If my hair gets any longer, I'm gonna have to get it cut.
Dec 27, 6:44 pm
I hope that one day I will harness the talent and willpower necessary to become everything I hate.
Dec 28, 12:00 am
Does anyone else feel an overwhelming sense of tenderness when Iggy sings, "I'll stick it deep inside" in "Loose"?
Dec 28, 7:59 pm
The search for an energy drink that doesn't taste like a failed high-school chemistry-class experiment continues.
Dec 30, 11:19 am
Whenever I hear the word "humbucker," I imagine it's some arcane sex act done mainly in the American South.
Dec 30, 12:37 pm
These "Grow your business" ads are a welcome change from the "Enlarge your penis" ones.
Dec 30, 1:35 pm
My friend got angry when I suggested Funkadelic's "Hit It and Quit It" be played at his wedding.
Dec 30, 5:15 pm
I can't believe there's not a group called Floozy Calculus yet.
Jan 1, 3:11 pm
I just accepted a FB friend request from a total stranger based solely because he likes Black Dice.
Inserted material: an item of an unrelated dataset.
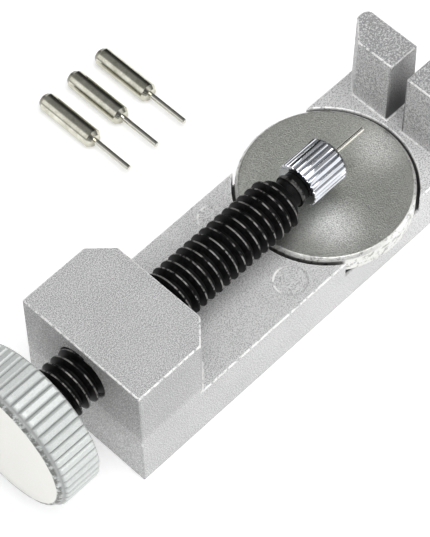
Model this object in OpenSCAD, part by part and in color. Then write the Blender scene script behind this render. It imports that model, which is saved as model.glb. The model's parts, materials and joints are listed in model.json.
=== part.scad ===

I'm easy that way.
Jan 1, 3:27 pm
Jesus fucking Christ, I forgot that Jan 1 is the most popular day of the year to do laundry.
Jan 1, 7:46 pm
So are we going to finalize this sexual encounter or what?
Jan 3, 9:19 pm
I could listen to Spaceape recite the fine print of my renter's insurance policy and still be riveted.
Jan 4, 2:06 pm
Fucking someone who's wearing your high-school track hoodie is pretty damn weird.
Jan 4, 11:34 pm
It's time we called that summit meeting of our loins to order.
Jan 5, 1:19 am
The world could be in apocalyptic meltdown, but there'd still be some fucker doing Elvis impersonations in the ruins.